▸ **WHAT IS BEING ASKED**: Copy all lines in which the word "from" can be found.

▸ **DATA SEGMENT**:
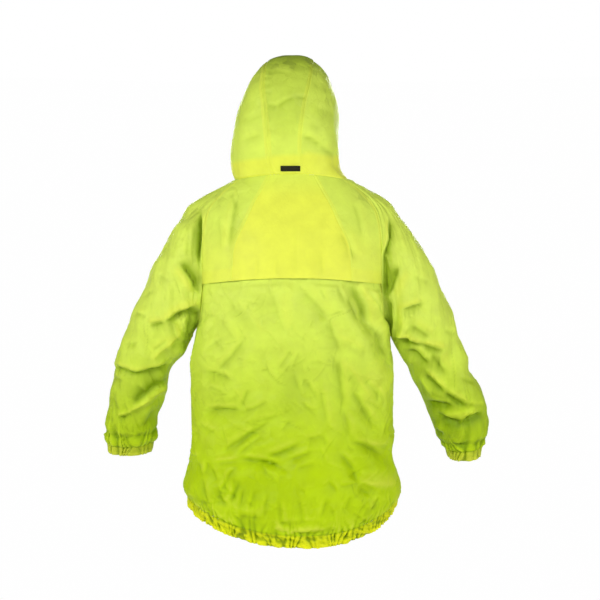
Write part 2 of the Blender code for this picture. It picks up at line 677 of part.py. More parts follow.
def wall(name, grid, normals, colour, thickness=CLOTH, closed=False, roughness=0.45):
    """A closed cloth wall, half its thickness to each side of the grid, sewn up along its edges."""
    middle = drawn_back(grid, normals, closed)
    if closed:
        middle, normals = middle[:, :-1], normals[:, :-1]
    rows, columns = middle.shape[:2]
    vertices = np.concatenate([(middle + normals * thickness / 2).reshape(-1, 3),
                               (middle - normals * thickness / 2).reshape(-1, 3)])
    numbers = np.arange(rows * columns).reshape(rows, columns)
    if closed:
        numbers = np.concatenate([numbers, numbers[:, :1]], axis=1)
    inside = numbers + rows * columns
    outer = np.stack([numbers[:-1, :-1], numbers[:-1, 1:], numbers[1:, 1:], numbers[1:, :-1]], -1)
    inner = np.stack([inside[:-1, :-1], inside[1:, :-1], inside[1:, 1:], inside[:-1, 1:]], -1)
    rims = [(numbers[0], inside[0]), (numbers[-1], inside[-1])]
    if not closed:
        rims += [(numbers[:, 0], inside[:, 0]), (numbers[:, -1], inside[:, -1])]
    faces = [outer.reshape(-1, 4), inner.reshape(-1, 4)]
    for near, far in rims:
        faces.append(np.stack([near[:-1], near[1:], far[1:], far[:-1]], -1))
    item = add_mesh(name, vertices.tolist(), np.concatenate(faces).tolist())
    paint(item, colour, roughness)
    return item


def zip_line(panels, normals, hood, hood_normals, band, band_normals, side, away):
    """Points and normals that run up beside the zip, 'away' mm from its middle, on the cloth's middle
    surface: from the hem band's free edge to the end of the hood's panels."""
    order = 1 if side > 0 else -1
    front = "front_left" if side > 0 else "front_right"
    last = HOOD_PANEL_LOOPS + 1
    rows = [*zip(band[:2], band_normals[:2]), *zip(panels[front], normals[front]),
            *zip(hood[1:last], hood_normals[1:last])]
    line = []
    for points, out in rows:
        points, out = points[::order], out[::order]
        out = unit(out[:12])
        reach = np.abs(points[:12, 0])
        place = [np.interp(away * MM, reach, points[:12, axis]) for axis in range(3)]
        place[0] = side * away * MM
        line.append((place, [np.interp(away * MM, reach, out[:, axis]) for axis in range(3)]))
    return np.array(line)


def strip(name, left, right, colour, thickness):
    """A thin tape between two lines of points and normals, each given as zip_line gives them."""
    grid = np.stack([left[:, 0], right[:, 0]], axis=1)
    normals = np.stack([left[:, 1], right[:, 1]], axis=1)
    return wall(name, grid, normals, colour, thickness, roughness=0.7)


def box(size, centre):
    """A box mesh of this size round this centre, in millimetres of its own frame."""
    body = bmesh.new()
    bmesh.ops.create_cube(body, size=1.0)
    bmesh.ops.scale(body, vec=[length * MM for length in size], verts=body.verts)
    bmesh.ops.translate(body, vec=[place * MM for place in centre], verts=body.verts)
    mesh = bpy.data.meshes.new("box")
    body.to_mesh(mesh)
    body.free()
    return mesh


def placed(name, mesh, origin, tilt):
    """The mesh as a dark metal object at this origin, leaning with the zip."""
    item = bpy.data.objects.new(name, mesh)
    item.location = origin
    item.rotation_euler = (tilt, 0, 0)
    bpy.data.collections["rain_jacket"].objects.link(item)
    paint(item, METAL_COLOUR, METAL_ROUGHNESS, METAL_METALLIC)
    return item


def cut_with(item, mesh, operation, number):
    """A Boolean with the mesh, held by a hidden guide in the same place as the item."""
    guide = bpy.data.objects.new(f"{item.name}_guide_{number}", mesh)
    guide.location = item.location
    guide.rotation_euler = item.rotation_euler
    guide.hide_render = True
    guide.display_type = "WIRE"
    bpy.data.collections["cutters"].objects.link(guide)
    modifier = item.modifiers.new(f"shape_{number}", "BOOLEAN")
    modifier.operation = operation
    modifier.object = guide


def lengths_along(points):
    """The length from the first point to each point of a polyline."""
    return np.concatenate([[0], np.cumsum(np.linalg.norm(np.diff(points, axis=0), axis=1))])


def on_zip(middle, run):
    """The point 'run' metres up the zip's middle, and the tilt about X of the zip there."""
    lengths = lengths_along(middle[:, 0])
    place = np.array([np.interp(run, lengths, middle[:, 0, axis]) for axis in range(3)])
    number = min(int(np.searchsorted(lengths, run, side="right")) - 1, len(lengths) - 2)
    rise = middle[number + 1, 0] - middle[number, 0]
    return place, math.atan2(-rise[1], rise[2])


def stretch(middle, lower, upper):
    """Row numbers of the zip's lines from 'lower' to 'upper' metres up, with the whole rows between."""
    lengths = lengths_along(middle[:, 0])
    inner = np.flatnonzero((lengths > lower + MM) & (lengths < upper - MM))
    ends = np.interp([lower, upper], lengths, np.arange(len(lengths)))
    return np.concatenate([ends[:1], inner, ends[1:]])


def rail(lines, at, out, x=None):
    """The lines at these rows, moved 'out' mm along their normals, and to one distance x from the middle."""
    flat = between(lines.reshape(len(lines), 6), at).reshape(-1, 2, 3)
    flat[:, 0] += flat[:, 1] * out * MM
    if x is not None:
        flat[:, 0, 0] = x * MM
    return flat


def add_zip(lines):
    """Tapes, teeth, slider, pull and bottom box. lines(side, away) gives the places beside the zip."""
    middle = lines(1, ZIP_EDGE)
    middle[:, :, 0] = 0
    slider_top = lengths_along(middle[:, 0])[-1] - SLIDER_BELOW_END * MM
    chain_top = slider_top - SLIDER_POST * MM - SEAM_GAP
    at = stretch(middle, BOX_SIZE[2] * MM + SEAM_GAP, chain_top)
    tape_inside = CHAIN_WIDTH / 2 + TAPE_TO_CHAIN
    for name, side in (("left", 1), ("right", -1)):
        pair = (rail(lines(side, ZIP_EDGE), at, TAPE_OUT, side * tape_inside),
                rail(lines(side, TAPE_EDGE), at, TAPE_OUT))
        strip(f"zip_tape_{name}", *pair[::side], TRIM_COLOUR, TAPE_THICKNESS)

    chain = [rail(middle, at, sum(CHAIN_OUT) / 2, side * CHAIN_WIDTH / 2) for side in (-1, 1)]
    strip("zip_chain", *chain, TRIM_COLOUR, (CHAIN_OUT[1] - CHAIN_OUT[0]) * MM)

    centre, tilt = on_zip(middle, slider_top - SLIDER_LENGTH / 2 * MM)
    back, front = SLIDER_OUT
    block = (SLIDER_WIDTH, front - back, SLIDER_LENGTH)
    slider = placed("zip_slider", box(block, (0, -(back + front) / 2, 0)), centre, tilt)
    inner, outer = SLOT_OUT
    slot = (2 * SLIDER_WIDTH, outer - inner, SLIDER_LENGTH)
    cut_with(slider, box(slot, (0, -(inner + outer) / 2, -SLIDER_POST)), "DIFFERENCE", 1)
    bail_foot = (outer + front) / 2
    bail = (BAIL_WIDTH, BAIL_OUT - bail_foot, BAIL_LENGTH)
    cut_with(slider, box(bail, (0, -(BAIL_OUT + bail_foot) / 2, 0)), "UNION", 2)
    low, high = BAIL_HOLE_OUT
    hole = (2 * BAIL_WIDTH, high - low, BAIL_HOLE_LENGTH)
    cut_with(slider, box(hole, (0, -(low + high) / 2, 0)), "DIFFERENCE", 3)

    out = np.array([0, -math.cos(tilt), -math.sin(tilt)])
    add_pull(centre + out * PULL_OUT * MM)

    centre, tilt = on_zip(middle, BOX_SIZE[2] / 2 * MM)
    placed("zip_box", box(BOX_SIZE, (0, 0, 0)), centre, tilt)


def add_pull(axis):
    """The pull tab, hanging from its axis through the slider's loop: a flat outline with a hole."""
    curve = bpy.data.curves.new("zip_pull", "CURVE")
    curve.dimensions = "2D"
    curve.fill_mode = "BOTH"
    curve.extrude = PULL_THICKNESS / 2 * MM
    head = PULL_THICKNESS / 2
    round_end = [(PULL_TAB_HALF_WIDTH * math.cos(angle),
                  -PULL_LENGTH + PULL_TAB_HALF_WIDTH - PULL_TAB_HALF_WIDTH * math.sin(angle))
                 for angle in np.linspace(0, math.pi, 9)]
    outline = [(PULL_HALF_WIDTH - 0.6, head), (PULL_HALF_WIDTH, head - 0.6), (PULL_HALF_WIDTH, -9.0),
               *round_end, (-PULL_HALF_WIDTH, -9.0), (-PULL_HALF_WIDTH, head - 0.6),
               (-PULL_HALF_WIDTH + 0.6, head)]
    low, high = PULL_HOLE
    width = PULL_HOLE_HALF_WIDTH
    hole = [(-width, low), (width, low), (width, high), (-width, high)]
    for corners in (outline, hole):
        spline = curve.splines.new("POLY")
        spline.points.add(len(corners) - 1)
        for point, (x, y) in zip(spline.points, corners):
            point.co = (x * MM, y * MM, 0, 1)
        spline.use_cyclic_u = True
    pull = bpy.data.objects.new("zip_pull", curve)
    pull.location = axis
    pull.rotation_euler = (math.pi / 2, 0, 0)
    bpy.data.collections["rain_jacket"].objects.link(pull)
    paint(pull, METAL_COLOUR, METAL_ROUGHNESS, METAL_METALLIC)


def add_tab(grid, normals):
    """The webbing tab, made from the points of the hood's centre panel, moved out."""
    out = (CLOTH / MM + TAB_THICKNESS) / 2 + TAB_STANDOFF
    across = TAB_CENTRE_X + np.linspace(0.5, -0.5, 7) * TAB_WIDTH
    upward = TAB_CENTRE_Z + np.linspace(-0.5, 0.5, 3) * TAB_HEIGHT
    places = []
    for height in upward:
        rows = grid[:, :, 2]
        level = [np.interp(height * MM, rows[:3, column], np.arange(3)) for column in range(rows.shape[1])]
        line = []
        for column, row in enumerate(level):
            both = np.concatenate([grid[:3, column], normals[:3, column]], axis=1)
            line.append(between(both, np.array([row]))[0])
        line = np.array(line)[::-1]
        places.append([[np.interp(x * MM, line[:, 0], line[:, axis]) for axis in range(6)]
                       for x in across])
    places = np.array(places)
    middle = places[..., :3] + places[..., 3:] * out * MM
    wall("hood_tab", middle, places[..., 3:], TRIM_COLOUR, TAB_THICKNESS * MM, roughness=0.8)


def build():
    """Clears the scene's objects and makes every piece of the jacket."""
    for item in list(bpy.data.objects):
        bpy.data.objects.remove(item, do_unlink=True)
    for name in ("rain_jacket", "cutters"):
        collection = bpy.data.collections.new(name)
        bpy.context.scene.collection.children.link(collection)

    yoke = yoke_grid()
    fronts = {"left": front_grid(1), "right": front_grid(-1)}
    hood = hood_grid(neck_loop(yoke, fronts))
    side = YOKE_SIDE_COLUMNS
    middle = HOOD_SEAM_COLUMNS
    centre = len(hood[0]) // 2
    face = HOOD_PANEL_LOOPS
    grids = {
        "back_panel": back_grid(),
        "yoke_left": yoke[:, :side + 1],
        "yoke_centre": yoke[:, side:-side],
        "yoke_right": yoke[:, -side - 1:],
        "front_left": fronts["left"],
        "front_right": fronts["right"],
        "sleeve_left": sleeve_grid("left"),
        "sleeve_right": mirrored(sleeve_grid("right"), -1),
        "hood_left": hood[:face + 1, :centre - middle + 1],
        "hood_centre": hood[:face + 1, centre - middle:centre + middle + 1],
        "hood_right": hood[:face + 1, centre + middle:],
        "hood_face_hem": hood[face:],
    }
    normals = dict(zip(grids, grid_normals(list(grids.values()))))
    colours = {"yoke_centre": BRIGHT_COLOUR, "hood_face_hem": BRIGHT_COLOUR}
    for name, grid in grids.items():
        wall(name, grid, normals[name], colours.get(name, CLOTH_COLOUR), closed="sleeve" in name)

    band, band_normals = hem_band(grids, normals)
    wall("hem_band", band, band_normals, BAND_COLOUR)
    for name, sign in (("left", 1), ("right", -1)):
        sleeve = f"sleeve_{name}"
        grid, out = cuff(name, sign, grids[sleeve], normals[sleeve])
        wall(f"cuff_{name}", grid, out, BAND_COLOUR, closed=True)

    collar = collar_grid(hood)
    wall("collar", collar, grid_normals([collar])[0], BRIGHT_COLOUR, COLLAR_THICKNESS)
    add_tab(grids["hood_centre"], normals["hood_centre"])

    hood_normals = grid_normals([hood])[0]

    def lines(sign, away):
        return zip_line(grids, normals, hood, hood_normals, band, band_normals, sign, away)

    add_zip(lines)


build()
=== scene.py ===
import math

import bpy
import numpy as np
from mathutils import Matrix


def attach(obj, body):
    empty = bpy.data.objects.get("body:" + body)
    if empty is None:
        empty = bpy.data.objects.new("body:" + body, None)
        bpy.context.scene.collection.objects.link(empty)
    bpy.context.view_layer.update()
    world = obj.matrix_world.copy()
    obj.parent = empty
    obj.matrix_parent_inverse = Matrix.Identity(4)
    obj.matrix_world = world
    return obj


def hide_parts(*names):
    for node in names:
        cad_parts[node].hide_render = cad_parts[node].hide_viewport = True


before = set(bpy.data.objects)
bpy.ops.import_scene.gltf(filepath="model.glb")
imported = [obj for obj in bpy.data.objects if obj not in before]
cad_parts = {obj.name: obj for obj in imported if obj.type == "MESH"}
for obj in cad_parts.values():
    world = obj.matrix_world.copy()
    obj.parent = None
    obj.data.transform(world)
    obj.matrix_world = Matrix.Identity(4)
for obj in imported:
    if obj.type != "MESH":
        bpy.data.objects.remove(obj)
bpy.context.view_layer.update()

# Lengths are in millimetres, in the frame's axes, where no comment says metres, and MM turns them into
# metres in the meshes. The jacket is seen from behind: the wearer faces -Y, and their left is +X.
MM = 0.001
SQUARENESS = 2.3                # exponent of the superellipse that rounds the trunk and the hood
ZIP_EDGE = 5.0                  # each front edge from the middle of the zip
CLOTH_OUT = 0.6                 # the outer face of every panel outside its solid's middle
CLOTH_WALL = 0.7                # thickness of the thin shell

# Back of the trunk, hem to neck. columns: side_x, side_y, side_z, centre_y, centre_z, arc
BACK_ROWS = (
    (229, 0, -684, 158, -751, 90),
    (239, 0, -662, 166, -720, 90),
    (231, 0, -634, 168, -682, 90),
    (221, 0, -600, 163, -634, 90),
    (220, 0, -558, 157, -577, 90),
    (221, 0, -500, 152, -510, 90),
    (222, 0, -440, 149, -440, 90),
    (221, 0, -385, 149, -380, 90),
    (212, 0, -345, 150, -330, 90),
    (208, 0, -315, 151, -295, 90),
    (199, 42, -285, 152, -268, 77),
    (194, 60, -245, 152, -232, 70),
    (193, 71, -195, 149, -186, 65),
    (192, 75, -145, 141, -136, 62),
    (190, 71, -98, 127, -90, 60),
    (178, 60, -55, 112, -48, 62),
    (146, 54, -18, 98, -14, 62),
    (112, 50, 8, 86, 15, 62),
)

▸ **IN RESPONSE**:
    """Points and normals that run up beside the zip, 'away' mm from its middle, on the cloth's middle
    surface: from the hem band's free edge to the end of the hood's panels."""
    """The length from the first point to each point of a polyline."""
    """Row numbers of the zip's lines from 'lower' to 'upper' metres up, with the whole rows between."""
    """The lines at these rows, moved 'out' mm along their normals, and to one distance x from the middle."""
    """The pull tab, hanging from its axis through the slider's loop: a flat outline with a hole."""
    """The webbing tab, made from the points of the hood's centre panel, moved out."""
from mathutils import Matrix
# metres in the meshes. The jacket is seen from behind: the wearer faces -Y, and their left is +X.
ZIP_EDGE = 5.0                  # each front edge from the middle of the zip